**What is asked:**
Using the data beneath this instruction, retype only the lines from the one that contains "translate([0, 0, screw_len])" down to the one that contains "before = set(bpy.data.objects)", both included, exactly as they appear.
-------- Source data --------
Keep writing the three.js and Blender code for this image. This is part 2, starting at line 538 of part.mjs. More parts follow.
--------
-------- Source data --------
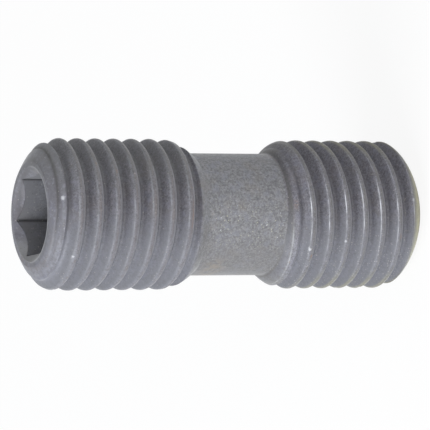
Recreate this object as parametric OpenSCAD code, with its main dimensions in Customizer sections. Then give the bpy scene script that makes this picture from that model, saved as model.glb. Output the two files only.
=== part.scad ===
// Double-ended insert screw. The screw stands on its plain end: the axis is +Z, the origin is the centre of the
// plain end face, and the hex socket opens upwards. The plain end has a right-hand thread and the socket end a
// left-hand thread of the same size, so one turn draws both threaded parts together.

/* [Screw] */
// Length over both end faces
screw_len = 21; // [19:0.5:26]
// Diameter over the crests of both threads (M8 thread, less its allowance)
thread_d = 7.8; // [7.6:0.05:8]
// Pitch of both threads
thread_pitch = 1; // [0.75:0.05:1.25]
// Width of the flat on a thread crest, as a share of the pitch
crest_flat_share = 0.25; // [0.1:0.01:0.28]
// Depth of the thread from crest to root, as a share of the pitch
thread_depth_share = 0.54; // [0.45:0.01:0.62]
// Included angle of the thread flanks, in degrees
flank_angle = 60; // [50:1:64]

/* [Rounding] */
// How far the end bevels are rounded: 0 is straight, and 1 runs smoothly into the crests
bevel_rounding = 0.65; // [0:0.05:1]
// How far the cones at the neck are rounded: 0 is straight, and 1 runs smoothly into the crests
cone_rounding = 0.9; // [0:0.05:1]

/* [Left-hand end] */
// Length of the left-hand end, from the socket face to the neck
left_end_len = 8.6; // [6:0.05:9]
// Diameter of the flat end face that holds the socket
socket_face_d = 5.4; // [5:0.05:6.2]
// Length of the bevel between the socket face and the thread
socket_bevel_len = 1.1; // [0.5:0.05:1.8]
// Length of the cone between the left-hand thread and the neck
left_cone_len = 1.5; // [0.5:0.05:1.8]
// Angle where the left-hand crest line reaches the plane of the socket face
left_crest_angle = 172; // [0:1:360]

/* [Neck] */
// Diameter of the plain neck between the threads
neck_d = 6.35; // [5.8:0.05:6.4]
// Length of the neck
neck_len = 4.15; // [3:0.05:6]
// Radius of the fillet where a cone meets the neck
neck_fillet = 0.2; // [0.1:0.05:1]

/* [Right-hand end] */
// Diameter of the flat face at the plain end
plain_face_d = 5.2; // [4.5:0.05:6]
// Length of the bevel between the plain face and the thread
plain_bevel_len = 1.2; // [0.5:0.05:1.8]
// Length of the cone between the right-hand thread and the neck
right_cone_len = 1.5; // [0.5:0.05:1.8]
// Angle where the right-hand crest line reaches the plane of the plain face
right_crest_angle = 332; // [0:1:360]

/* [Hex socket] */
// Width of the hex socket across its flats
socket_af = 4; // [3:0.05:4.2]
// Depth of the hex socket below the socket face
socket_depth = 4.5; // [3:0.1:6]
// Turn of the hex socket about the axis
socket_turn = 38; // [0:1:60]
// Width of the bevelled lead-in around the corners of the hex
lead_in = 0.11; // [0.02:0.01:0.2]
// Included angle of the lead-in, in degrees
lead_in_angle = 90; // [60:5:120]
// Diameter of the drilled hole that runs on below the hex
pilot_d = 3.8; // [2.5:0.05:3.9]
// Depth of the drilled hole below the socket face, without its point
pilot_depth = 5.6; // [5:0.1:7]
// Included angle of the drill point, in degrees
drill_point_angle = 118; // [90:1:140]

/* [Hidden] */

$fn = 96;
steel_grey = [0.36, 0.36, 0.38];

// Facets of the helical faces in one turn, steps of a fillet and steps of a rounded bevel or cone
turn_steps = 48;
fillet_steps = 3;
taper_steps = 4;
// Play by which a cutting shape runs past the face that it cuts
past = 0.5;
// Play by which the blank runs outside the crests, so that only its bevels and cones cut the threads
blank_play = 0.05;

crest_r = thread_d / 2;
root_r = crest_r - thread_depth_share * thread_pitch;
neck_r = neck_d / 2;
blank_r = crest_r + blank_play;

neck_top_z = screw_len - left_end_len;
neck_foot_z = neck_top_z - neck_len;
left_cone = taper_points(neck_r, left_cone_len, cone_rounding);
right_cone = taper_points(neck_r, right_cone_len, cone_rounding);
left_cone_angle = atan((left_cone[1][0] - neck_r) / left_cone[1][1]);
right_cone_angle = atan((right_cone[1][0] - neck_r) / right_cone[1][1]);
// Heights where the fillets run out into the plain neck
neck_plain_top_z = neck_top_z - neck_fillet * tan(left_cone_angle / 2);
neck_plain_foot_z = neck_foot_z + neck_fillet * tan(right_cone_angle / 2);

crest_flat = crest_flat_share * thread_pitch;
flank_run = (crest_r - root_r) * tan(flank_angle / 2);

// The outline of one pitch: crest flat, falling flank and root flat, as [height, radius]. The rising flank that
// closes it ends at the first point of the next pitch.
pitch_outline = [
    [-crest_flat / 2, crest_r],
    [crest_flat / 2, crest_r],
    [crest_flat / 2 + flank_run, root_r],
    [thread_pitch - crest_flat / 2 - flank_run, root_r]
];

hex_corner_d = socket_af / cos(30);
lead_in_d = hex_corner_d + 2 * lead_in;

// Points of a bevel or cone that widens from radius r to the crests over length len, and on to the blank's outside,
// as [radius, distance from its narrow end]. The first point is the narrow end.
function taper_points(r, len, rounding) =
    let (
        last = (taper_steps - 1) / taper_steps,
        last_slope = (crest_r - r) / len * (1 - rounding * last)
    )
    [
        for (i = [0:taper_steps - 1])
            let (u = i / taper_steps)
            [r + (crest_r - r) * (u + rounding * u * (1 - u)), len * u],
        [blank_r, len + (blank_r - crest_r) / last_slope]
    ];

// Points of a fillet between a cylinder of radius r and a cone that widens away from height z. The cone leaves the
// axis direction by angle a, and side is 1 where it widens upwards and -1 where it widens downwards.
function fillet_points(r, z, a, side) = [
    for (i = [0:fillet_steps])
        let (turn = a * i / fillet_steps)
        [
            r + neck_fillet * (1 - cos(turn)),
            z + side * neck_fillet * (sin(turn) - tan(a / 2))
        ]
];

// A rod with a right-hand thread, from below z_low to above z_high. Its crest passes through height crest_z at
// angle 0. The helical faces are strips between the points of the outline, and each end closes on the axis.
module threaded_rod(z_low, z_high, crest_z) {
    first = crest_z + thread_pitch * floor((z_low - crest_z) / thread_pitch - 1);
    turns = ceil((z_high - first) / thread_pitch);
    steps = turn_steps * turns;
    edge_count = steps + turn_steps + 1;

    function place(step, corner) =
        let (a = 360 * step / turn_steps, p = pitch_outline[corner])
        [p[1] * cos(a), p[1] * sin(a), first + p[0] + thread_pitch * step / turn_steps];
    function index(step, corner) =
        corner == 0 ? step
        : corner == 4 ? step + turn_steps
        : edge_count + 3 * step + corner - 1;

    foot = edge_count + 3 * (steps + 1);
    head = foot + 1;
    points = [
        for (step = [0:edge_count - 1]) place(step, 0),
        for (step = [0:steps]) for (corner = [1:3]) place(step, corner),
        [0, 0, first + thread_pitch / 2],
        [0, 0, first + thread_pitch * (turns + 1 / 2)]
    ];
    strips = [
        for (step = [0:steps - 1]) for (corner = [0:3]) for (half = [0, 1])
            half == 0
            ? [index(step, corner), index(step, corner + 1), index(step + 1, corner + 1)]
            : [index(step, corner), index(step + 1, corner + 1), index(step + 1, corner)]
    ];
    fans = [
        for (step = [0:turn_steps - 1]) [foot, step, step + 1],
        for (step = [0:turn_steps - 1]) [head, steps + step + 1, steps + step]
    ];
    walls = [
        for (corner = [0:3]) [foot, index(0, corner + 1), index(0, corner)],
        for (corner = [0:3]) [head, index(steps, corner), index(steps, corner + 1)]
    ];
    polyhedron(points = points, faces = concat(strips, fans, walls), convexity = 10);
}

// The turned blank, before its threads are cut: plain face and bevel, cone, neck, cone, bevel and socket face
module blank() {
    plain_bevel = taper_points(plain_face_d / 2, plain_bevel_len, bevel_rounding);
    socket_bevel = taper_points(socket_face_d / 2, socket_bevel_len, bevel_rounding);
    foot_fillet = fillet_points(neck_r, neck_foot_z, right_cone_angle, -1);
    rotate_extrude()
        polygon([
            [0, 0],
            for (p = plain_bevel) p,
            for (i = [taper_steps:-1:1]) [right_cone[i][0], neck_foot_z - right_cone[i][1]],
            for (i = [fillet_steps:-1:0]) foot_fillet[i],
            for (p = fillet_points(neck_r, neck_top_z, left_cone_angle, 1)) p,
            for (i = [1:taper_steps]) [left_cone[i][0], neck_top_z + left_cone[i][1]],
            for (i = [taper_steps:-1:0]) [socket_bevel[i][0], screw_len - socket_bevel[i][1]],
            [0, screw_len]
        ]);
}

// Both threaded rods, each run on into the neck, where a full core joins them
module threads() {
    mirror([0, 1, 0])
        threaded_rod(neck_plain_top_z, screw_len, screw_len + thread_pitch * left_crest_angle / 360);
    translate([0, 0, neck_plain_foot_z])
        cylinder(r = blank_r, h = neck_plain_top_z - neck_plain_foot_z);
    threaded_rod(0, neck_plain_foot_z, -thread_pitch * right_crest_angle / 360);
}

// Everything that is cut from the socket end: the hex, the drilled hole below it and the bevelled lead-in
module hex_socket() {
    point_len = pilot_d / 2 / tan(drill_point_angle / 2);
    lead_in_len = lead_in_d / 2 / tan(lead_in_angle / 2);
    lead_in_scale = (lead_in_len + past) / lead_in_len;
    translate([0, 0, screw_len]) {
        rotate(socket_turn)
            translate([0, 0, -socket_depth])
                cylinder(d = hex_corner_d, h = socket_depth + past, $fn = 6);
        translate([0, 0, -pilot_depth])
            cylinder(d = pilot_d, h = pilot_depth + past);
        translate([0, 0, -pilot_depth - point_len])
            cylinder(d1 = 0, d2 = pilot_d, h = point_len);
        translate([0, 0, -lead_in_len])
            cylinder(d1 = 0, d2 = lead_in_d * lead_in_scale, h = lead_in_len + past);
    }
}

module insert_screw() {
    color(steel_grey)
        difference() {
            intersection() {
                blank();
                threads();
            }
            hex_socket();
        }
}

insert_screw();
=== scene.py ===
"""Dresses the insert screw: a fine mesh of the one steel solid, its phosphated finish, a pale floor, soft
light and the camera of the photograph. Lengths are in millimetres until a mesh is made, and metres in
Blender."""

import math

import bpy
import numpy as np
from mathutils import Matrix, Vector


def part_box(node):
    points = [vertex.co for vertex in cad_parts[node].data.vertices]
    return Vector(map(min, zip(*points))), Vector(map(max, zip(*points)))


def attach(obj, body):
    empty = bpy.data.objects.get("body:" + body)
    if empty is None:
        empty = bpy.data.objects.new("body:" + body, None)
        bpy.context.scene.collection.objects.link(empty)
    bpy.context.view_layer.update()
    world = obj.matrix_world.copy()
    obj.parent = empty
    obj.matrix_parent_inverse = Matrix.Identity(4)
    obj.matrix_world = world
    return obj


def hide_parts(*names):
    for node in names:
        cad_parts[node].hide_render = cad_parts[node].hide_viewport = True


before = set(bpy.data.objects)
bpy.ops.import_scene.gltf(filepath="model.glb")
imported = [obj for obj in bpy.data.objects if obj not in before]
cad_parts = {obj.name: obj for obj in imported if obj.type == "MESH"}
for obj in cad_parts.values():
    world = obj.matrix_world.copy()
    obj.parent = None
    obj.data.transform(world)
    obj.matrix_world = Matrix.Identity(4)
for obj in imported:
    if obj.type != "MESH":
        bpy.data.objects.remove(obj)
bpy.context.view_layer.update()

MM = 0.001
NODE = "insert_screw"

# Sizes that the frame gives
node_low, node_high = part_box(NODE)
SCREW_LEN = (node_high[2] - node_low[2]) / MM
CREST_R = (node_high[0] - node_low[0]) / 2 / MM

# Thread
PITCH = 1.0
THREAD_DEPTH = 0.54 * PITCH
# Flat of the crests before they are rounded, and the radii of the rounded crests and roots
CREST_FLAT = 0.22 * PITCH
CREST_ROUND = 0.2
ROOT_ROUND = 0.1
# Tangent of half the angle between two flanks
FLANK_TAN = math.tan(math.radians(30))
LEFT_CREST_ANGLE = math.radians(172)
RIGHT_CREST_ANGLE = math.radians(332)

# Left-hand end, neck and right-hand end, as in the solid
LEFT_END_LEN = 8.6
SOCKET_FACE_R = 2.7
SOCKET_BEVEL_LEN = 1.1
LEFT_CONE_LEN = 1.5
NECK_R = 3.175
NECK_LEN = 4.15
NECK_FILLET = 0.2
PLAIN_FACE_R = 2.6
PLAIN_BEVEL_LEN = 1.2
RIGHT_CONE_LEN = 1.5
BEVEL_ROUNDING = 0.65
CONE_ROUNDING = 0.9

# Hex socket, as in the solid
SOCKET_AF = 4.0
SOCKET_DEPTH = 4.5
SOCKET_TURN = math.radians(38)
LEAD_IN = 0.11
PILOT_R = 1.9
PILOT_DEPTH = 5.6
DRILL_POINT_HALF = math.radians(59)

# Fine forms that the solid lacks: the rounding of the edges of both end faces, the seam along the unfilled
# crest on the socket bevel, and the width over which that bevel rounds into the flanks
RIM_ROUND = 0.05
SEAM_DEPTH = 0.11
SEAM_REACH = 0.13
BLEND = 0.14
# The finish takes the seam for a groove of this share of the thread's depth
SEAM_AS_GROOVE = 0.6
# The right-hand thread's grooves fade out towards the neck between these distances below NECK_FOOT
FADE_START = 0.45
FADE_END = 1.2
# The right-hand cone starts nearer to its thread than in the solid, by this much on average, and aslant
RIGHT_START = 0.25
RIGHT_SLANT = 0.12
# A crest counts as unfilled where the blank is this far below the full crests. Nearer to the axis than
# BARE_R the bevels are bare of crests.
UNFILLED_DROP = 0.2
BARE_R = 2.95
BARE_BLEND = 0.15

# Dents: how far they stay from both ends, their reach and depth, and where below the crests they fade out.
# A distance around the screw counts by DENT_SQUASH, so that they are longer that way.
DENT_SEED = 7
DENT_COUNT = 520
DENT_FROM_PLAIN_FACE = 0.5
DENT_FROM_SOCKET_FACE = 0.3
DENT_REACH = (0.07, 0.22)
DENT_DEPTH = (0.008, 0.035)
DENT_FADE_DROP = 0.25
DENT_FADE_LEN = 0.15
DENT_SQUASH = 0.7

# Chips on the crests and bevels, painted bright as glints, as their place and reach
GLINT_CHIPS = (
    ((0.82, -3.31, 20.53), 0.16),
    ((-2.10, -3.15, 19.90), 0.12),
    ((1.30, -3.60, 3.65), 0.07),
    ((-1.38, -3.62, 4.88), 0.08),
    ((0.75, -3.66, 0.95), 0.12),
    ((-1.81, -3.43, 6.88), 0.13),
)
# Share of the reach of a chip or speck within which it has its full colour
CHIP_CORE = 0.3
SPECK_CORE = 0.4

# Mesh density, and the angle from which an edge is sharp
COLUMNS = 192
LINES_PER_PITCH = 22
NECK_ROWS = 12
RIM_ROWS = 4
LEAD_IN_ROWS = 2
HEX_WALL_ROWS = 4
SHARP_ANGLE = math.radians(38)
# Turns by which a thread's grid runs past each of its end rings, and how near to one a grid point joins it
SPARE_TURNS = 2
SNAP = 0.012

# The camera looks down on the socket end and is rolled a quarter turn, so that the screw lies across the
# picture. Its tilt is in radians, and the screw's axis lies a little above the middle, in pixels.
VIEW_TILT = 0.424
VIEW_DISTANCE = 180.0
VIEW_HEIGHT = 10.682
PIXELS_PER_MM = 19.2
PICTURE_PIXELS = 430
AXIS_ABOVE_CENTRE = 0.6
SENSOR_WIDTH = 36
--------
**Exercise response:**
    translate([0, 0, screw_len]) {
        rotate(socket_turn)
            translate([0, 0, -socket_depth])
                cylinder(d = hex_corner_d, h = socket_depth + past, $fn = 6);
        translate([0, 0, -pilot_depth])
            cylinder(d = pilot_d, h = pilot_depth + past);
        translate([0, 0, -pilot_depth - point_len])
            cylinder(d1 = 0, d2 = pilot_d, h = point_len);
        translate([0, 0, -lead_in_len])
            cylinder(d1 = 0, d2 = lead_in_d * lead_in_scale, h = lead_in_len + past);
    }
}

module insert_screw() {
    color(steel_grey)
        difference() {
            intersection() {
                blank();
                threads();
            }
            hex_socket();
        }
}

insert_screw();
=== scene.py ===
"""Dresses the insert screw: a fine mesh of the one steel solid, its phosphated finish, a pale floor, soft
light and the camera of the photograph. Lengths are in millimetres until a mesh is made, and metres in
Blender."""

import math

import bpy
import numpy as np
from mathutils import Matrix, Vector


def part_box(node):
    points = [vertex.co for vertex in cad_parts[node].data.vertices]
    return Vector(map(min, zip(*points))), Vector(map(max, zip(*points)))


def attach(obj, body):
    empty = bpy.data.objects.get("body:" + body)
    if empty is None:
        empty = bpy.data.objects.new("body:" + body, None)
        bpy.context.scene.collection.objects.link(empty)
    bpy.context.view_layer.update()
    world = obj.matrix_world.copy()
    obj.parent = empty
    obj.matrix_parent_inverse = Matrix.Identity(4)
    obj.matrix_world = world
    return obj


def hide_parts(*names):
    for node in names:
        cad_parts[node].hide_render = cad_parts[node].hide_viewport = True


before = set(bpy.data.objects)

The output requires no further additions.